(Object modeling scripts)

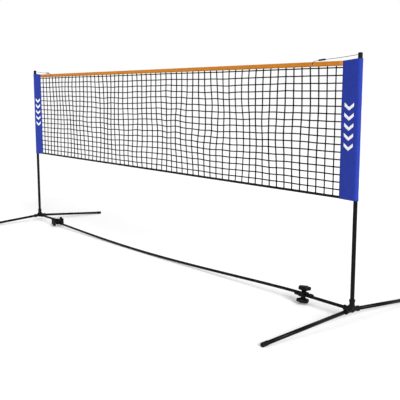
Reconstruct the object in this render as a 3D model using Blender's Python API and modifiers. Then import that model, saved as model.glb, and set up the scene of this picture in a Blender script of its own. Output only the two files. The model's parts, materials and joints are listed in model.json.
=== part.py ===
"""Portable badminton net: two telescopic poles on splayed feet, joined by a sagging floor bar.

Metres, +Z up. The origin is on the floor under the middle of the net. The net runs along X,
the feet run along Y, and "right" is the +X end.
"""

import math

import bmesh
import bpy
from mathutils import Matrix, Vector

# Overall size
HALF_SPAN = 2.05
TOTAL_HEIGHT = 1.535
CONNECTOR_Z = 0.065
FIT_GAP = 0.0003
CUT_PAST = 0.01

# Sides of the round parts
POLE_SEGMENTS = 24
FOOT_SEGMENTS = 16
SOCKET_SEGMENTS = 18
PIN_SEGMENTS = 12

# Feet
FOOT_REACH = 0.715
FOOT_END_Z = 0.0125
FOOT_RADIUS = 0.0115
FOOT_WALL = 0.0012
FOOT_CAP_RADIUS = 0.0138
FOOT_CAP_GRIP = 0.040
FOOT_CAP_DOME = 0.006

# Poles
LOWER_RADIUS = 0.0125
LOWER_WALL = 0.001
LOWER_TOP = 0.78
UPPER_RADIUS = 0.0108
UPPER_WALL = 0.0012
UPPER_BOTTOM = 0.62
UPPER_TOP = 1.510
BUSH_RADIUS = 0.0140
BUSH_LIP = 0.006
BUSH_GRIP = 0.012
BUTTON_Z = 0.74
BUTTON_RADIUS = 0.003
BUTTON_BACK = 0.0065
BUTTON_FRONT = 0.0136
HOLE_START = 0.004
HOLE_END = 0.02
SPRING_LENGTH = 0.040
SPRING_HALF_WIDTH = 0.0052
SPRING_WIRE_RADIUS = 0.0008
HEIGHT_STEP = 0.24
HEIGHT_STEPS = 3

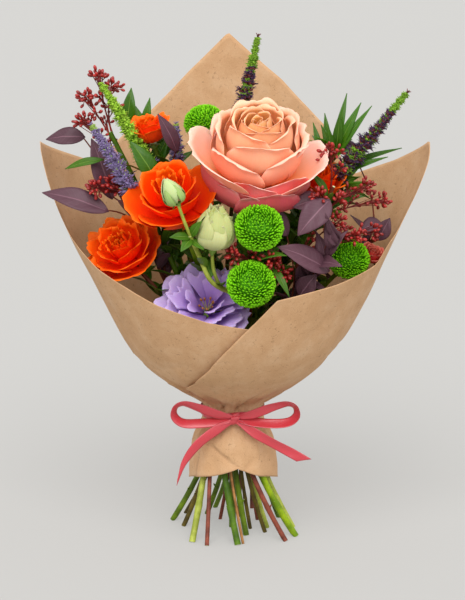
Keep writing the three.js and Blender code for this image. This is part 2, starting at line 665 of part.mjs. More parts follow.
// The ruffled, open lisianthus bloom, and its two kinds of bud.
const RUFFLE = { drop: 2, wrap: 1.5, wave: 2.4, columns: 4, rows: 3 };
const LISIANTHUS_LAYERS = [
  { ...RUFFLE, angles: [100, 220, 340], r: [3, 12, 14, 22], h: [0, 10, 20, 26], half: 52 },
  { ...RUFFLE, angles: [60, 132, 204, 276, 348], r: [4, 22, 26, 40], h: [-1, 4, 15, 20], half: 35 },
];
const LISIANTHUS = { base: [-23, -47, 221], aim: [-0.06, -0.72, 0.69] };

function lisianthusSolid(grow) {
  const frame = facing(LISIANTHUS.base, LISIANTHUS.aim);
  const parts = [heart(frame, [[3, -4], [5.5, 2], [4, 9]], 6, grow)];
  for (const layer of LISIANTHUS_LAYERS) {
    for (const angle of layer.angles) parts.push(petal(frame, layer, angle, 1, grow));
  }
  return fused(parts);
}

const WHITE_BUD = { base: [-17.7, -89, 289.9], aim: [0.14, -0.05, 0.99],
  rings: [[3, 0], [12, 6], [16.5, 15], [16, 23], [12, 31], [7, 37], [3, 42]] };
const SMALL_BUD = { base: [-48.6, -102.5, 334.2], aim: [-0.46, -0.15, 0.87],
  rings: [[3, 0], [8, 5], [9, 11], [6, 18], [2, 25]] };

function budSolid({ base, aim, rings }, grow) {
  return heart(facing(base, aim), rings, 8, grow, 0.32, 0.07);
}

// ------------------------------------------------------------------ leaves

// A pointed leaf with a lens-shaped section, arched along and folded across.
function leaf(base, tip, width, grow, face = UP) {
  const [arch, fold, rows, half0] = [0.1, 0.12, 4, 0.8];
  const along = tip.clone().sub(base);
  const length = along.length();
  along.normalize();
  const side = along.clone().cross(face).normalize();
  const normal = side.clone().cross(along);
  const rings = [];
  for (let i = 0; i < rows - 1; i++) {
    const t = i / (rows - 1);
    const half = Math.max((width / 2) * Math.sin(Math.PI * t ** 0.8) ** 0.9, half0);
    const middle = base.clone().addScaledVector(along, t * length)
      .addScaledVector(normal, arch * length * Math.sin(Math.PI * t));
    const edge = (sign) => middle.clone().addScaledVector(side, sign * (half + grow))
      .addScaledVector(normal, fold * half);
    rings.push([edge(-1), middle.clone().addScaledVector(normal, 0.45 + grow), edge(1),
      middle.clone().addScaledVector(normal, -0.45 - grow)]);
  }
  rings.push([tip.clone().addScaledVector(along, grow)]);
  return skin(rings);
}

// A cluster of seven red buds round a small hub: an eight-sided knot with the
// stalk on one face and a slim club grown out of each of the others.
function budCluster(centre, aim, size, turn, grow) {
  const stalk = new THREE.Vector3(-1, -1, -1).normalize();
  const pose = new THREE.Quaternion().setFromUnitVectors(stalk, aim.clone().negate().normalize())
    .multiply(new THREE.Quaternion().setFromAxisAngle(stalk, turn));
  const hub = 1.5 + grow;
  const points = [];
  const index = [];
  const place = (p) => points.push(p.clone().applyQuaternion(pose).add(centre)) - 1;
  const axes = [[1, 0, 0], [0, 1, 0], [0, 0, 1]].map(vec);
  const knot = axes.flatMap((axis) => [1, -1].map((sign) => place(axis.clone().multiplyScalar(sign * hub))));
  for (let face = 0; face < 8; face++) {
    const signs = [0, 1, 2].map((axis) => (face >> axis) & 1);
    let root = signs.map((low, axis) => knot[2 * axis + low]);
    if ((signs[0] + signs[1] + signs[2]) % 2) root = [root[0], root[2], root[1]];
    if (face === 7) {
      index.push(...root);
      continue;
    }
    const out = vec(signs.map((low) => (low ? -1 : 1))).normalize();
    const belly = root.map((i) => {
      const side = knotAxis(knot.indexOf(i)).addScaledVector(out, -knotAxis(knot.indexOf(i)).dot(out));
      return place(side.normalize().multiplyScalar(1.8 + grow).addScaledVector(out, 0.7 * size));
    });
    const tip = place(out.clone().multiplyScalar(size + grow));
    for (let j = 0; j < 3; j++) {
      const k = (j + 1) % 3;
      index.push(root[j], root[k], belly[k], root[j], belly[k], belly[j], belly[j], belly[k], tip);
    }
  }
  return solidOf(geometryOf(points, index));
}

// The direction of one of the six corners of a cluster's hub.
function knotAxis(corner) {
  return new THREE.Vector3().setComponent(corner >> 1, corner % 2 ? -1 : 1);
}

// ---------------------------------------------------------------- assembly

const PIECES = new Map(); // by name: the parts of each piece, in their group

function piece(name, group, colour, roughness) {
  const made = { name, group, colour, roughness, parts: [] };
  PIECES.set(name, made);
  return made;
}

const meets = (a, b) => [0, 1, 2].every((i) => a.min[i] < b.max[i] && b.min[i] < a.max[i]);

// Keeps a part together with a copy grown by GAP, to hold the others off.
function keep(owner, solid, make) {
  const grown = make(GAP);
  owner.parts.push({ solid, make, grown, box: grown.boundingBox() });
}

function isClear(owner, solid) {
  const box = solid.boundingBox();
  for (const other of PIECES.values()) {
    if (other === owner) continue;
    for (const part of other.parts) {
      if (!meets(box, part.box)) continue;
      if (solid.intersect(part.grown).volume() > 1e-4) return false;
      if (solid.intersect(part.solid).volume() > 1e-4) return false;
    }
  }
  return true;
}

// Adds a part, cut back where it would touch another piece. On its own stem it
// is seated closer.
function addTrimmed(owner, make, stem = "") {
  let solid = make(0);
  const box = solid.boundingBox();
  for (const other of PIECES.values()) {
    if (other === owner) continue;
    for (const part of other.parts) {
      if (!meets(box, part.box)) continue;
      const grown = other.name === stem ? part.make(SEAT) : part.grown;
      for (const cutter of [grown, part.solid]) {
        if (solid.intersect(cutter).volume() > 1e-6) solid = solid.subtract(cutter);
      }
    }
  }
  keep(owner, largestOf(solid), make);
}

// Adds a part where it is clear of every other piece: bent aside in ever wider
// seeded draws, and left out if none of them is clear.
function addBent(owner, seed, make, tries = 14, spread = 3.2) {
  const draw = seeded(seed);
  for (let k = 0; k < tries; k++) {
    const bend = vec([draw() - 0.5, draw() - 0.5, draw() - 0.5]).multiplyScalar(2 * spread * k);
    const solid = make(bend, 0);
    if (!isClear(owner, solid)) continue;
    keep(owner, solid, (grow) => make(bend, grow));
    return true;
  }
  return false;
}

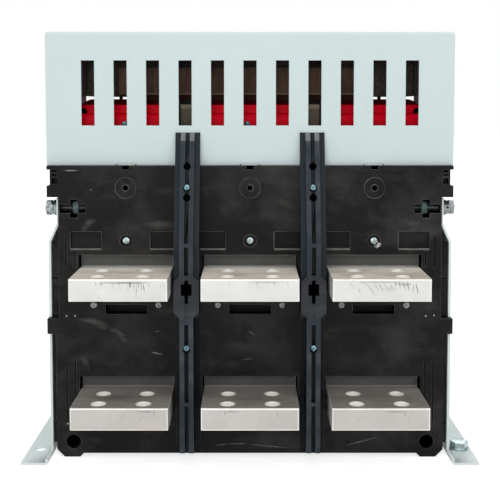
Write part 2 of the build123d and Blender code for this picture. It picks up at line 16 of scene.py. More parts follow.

◆ SET EXERCISE
Write out, from the lines above, only those from the line with "Keep writing the" to the line with "rings: [[3, 0], [8, 5], [9, 11], [6, 18], [2, 25]]", exactly as given, including the first and the last.

◆ SOLUTION TO THE PROBLEM
Keep writing the three.js and Blender code for this image. This is part 2, starting at line 665 of part.mjs. More parts follow.
// The ruffled, open lisianthus bloom, and its two kinds of bud.
const RUFFLE = { drop: 2, wrap: 1.5, wave: 2.4, columns: 4, rows: 3 };
const LISIANTHUS_LAYERS = [
  { ...RUFFLE, angles: [100, 220, 340], r: [3, 12, 14, 22], h: [0, 10, 20, 26], half: 52 },
  { ...RUFFLE, angles: [60, 132, 204, 276, 348], r: [4, 22, 26, 40], h: [-1, 4, 15, 20], half: 35 },
];
const LISIANTHUS = { base: [-23, -47, 221], aim: [-0.06, -0.72, 0.69] };

function lisianthusSolid(grow) {
  const frame = facing(LISIANTHUS.base, LISIANTHUS.aim);
  const parts = [heart(frame, [[3, -4], [5.5, 2], [4, 9]], 6, grow)];
  for (const layer of LISIANTHUS_LAYERS) {
    for (const angle of layer.angles) parts.push(petal(frame, layer, angle, 1, grow));
  }
  return fused(parts);
}

const WHITE_BUD = { base: [-17.7, -89, 289.9], aim: [0.14, -0.05, 0.99],
  rings: [[3, 0], [12, 6], [16.5, 15], [16, 23], [12, 31], [7, 37], [3, 42]] };
const SMALL_BUD = { base: [-48.6, -102.5, 334.2], aim: [-0.46, -0.15, 0.87],
  rings: [[3, 0], [8, 5], [9, 11], [6, 18], [2, 25]] };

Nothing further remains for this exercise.